_Exercise goal_.
Your answer should consist only of the lines below from the one with "False, carrier_case_x, carrier_plug_z)" through the one with "points = [vertex.co", copied exactly.

_Records for the task_.
<<<<
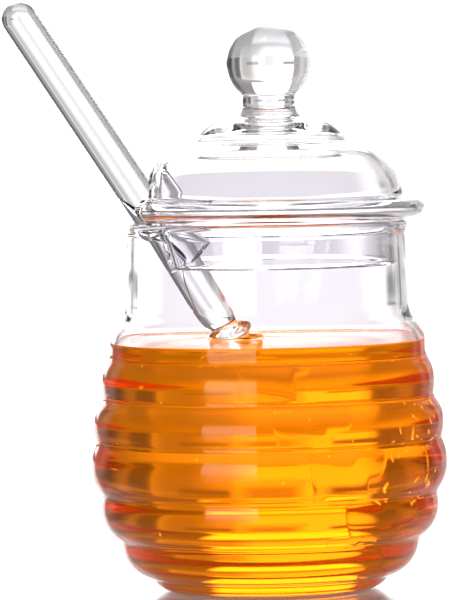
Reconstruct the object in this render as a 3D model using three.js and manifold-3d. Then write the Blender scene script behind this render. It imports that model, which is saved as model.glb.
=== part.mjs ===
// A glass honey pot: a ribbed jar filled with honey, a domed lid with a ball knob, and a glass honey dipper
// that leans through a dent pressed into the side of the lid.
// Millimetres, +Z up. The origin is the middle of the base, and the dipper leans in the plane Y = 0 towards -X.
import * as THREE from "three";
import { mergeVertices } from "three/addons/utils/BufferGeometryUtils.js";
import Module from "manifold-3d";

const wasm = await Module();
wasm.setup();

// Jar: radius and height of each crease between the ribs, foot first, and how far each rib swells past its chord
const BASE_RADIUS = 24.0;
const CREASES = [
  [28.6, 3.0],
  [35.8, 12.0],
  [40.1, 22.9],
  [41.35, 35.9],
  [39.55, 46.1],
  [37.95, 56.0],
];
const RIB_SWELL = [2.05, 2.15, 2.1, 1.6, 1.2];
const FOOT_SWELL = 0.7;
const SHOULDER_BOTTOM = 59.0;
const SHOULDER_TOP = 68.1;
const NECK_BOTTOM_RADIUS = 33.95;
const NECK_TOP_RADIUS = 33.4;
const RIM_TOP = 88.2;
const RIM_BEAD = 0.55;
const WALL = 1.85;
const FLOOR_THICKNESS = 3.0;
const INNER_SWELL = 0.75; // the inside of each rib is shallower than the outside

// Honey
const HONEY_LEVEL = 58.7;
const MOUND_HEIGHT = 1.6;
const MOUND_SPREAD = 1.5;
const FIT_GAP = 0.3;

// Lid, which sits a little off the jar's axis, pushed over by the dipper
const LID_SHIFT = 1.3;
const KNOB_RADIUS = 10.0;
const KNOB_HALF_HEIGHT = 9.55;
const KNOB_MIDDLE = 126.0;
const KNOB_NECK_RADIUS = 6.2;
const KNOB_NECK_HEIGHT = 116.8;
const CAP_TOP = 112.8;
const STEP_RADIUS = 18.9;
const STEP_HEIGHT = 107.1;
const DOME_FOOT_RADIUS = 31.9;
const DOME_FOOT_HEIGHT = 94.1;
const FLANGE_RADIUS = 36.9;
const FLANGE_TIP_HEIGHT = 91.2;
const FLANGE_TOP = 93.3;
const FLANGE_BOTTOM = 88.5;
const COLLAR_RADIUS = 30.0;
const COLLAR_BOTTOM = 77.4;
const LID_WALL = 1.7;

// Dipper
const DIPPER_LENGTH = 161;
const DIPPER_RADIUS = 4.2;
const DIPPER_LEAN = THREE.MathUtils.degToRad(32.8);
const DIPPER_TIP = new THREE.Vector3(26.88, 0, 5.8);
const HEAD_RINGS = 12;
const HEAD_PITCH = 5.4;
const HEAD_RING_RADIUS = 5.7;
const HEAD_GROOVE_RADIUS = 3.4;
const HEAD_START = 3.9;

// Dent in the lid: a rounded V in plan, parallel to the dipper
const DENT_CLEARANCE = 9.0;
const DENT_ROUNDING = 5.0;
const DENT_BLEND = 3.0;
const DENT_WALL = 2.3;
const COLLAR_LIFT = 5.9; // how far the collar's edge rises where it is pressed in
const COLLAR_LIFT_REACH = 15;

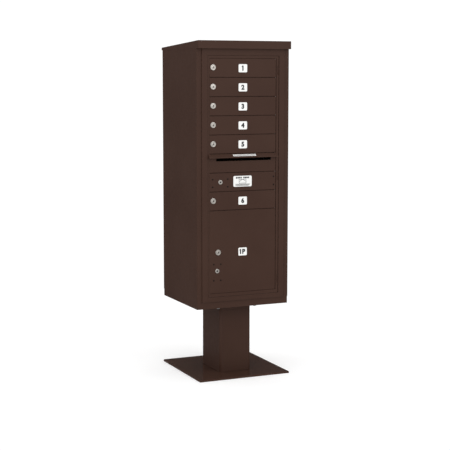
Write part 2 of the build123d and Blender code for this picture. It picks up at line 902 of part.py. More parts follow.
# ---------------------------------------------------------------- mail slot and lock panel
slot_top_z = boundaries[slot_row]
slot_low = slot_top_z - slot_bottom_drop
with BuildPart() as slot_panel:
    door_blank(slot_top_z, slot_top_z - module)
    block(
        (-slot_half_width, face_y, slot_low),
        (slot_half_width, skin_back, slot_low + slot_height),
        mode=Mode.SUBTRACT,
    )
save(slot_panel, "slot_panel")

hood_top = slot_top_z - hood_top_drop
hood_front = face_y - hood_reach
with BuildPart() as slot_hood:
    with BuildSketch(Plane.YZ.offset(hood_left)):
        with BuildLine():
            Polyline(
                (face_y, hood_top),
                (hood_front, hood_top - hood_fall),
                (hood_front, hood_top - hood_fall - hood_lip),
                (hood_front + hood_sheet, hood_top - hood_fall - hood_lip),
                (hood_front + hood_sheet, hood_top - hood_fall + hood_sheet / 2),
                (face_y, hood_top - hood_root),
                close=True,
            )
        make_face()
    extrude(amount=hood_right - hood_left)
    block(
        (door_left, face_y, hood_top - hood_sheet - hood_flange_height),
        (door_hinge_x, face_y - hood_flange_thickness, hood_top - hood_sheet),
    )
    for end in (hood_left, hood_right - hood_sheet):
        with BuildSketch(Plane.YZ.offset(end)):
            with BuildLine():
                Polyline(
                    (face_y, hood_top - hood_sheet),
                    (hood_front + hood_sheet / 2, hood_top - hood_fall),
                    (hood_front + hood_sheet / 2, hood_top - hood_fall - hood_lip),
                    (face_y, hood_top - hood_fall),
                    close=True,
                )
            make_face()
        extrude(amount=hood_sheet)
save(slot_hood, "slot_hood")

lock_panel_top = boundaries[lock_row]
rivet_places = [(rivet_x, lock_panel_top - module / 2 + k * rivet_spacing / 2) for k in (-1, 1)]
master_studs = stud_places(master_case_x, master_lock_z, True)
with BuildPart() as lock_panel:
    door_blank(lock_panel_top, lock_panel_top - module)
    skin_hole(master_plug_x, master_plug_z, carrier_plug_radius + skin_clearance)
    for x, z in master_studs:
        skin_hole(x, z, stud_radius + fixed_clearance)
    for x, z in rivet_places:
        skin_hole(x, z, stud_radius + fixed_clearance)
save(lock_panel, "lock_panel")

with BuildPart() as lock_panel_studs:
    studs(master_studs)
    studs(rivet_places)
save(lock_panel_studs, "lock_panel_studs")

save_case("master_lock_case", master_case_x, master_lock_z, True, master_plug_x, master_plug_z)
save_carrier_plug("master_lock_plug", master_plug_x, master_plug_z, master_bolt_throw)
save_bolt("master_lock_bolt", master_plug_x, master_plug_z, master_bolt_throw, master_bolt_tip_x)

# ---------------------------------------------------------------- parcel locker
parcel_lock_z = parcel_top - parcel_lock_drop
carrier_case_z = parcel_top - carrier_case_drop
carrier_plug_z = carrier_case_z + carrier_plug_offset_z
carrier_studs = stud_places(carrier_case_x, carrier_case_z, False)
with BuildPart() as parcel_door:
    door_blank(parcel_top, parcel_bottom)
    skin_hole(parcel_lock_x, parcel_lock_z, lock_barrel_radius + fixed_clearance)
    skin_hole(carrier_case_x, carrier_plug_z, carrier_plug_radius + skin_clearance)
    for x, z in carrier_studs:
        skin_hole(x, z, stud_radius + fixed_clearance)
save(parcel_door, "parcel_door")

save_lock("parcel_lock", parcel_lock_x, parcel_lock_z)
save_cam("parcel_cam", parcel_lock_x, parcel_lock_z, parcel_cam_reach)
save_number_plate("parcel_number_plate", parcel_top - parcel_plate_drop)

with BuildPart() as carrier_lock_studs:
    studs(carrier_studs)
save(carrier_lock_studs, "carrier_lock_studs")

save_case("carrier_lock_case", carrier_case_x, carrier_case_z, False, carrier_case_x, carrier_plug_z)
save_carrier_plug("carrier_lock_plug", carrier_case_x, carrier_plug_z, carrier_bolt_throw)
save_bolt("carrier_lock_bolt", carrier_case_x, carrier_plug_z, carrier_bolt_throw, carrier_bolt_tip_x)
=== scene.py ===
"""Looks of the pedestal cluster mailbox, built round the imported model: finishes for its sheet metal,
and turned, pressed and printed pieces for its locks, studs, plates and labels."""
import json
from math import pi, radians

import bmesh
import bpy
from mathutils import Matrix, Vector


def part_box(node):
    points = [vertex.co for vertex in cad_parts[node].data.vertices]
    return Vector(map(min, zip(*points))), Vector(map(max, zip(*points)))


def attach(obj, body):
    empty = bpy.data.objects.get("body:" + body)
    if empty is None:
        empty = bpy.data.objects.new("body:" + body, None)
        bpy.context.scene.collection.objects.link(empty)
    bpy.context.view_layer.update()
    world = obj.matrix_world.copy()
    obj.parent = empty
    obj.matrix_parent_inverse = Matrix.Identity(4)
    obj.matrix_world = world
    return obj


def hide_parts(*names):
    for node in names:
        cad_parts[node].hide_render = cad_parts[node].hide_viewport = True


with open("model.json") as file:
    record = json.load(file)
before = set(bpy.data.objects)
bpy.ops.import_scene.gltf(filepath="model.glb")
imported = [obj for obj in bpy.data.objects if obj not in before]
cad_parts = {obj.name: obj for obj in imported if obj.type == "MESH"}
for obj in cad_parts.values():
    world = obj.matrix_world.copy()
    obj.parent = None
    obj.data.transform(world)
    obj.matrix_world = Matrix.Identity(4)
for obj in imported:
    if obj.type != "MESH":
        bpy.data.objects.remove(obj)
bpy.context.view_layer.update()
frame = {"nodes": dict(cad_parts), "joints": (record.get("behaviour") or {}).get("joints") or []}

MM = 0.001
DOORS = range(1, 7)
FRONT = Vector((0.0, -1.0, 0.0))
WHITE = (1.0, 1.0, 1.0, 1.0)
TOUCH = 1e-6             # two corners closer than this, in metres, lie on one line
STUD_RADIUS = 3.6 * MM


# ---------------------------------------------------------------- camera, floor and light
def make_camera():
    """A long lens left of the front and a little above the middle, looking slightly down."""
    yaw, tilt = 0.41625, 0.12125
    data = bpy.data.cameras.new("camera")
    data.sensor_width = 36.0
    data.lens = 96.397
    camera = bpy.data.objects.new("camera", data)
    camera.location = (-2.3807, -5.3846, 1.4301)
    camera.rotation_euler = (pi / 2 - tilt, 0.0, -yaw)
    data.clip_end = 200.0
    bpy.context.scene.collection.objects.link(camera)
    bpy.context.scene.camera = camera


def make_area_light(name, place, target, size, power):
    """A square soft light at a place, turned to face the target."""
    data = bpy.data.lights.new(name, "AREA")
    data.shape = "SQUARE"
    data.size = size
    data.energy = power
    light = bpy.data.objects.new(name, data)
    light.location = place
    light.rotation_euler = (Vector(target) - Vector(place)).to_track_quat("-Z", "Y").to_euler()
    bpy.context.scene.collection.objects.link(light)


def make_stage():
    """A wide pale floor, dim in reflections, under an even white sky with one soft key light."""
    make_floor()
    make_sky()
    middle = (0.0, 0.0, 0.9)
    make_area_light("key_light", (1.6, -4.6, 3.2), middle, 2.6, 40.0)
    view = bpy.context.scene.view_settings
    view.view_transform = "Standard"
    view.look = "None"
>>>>
_Answer to the problem_.
save_case("carrier_lock_case", carrier_case_x, carrier_case_z, False, carrier_case_x, carrier_plug_z)
save_carrier_plug("carrier_lock_plug", carrier_case_x, carrier_plug_z, carrier_bolt_throw)
save_bolt("carrier_lock_bolt", carrier_case_x, carrier_plug_z, carrier_bolt_throw, carrier_bolt_tip_x)
=== scene.py ===
"""Looks of the pedestal cluster mailbox, built round the imported model: finishes for its sheet metal,
and turned, pressed and printed pieces for its locks, studs, plates and labels."""
import json
from math import pi, radians

import bmesh
import bpy
from mathutils import Matrix, Vector


def part_box(node):
    points = [vertex.co for vertex in cad_parts[node].data.vertices]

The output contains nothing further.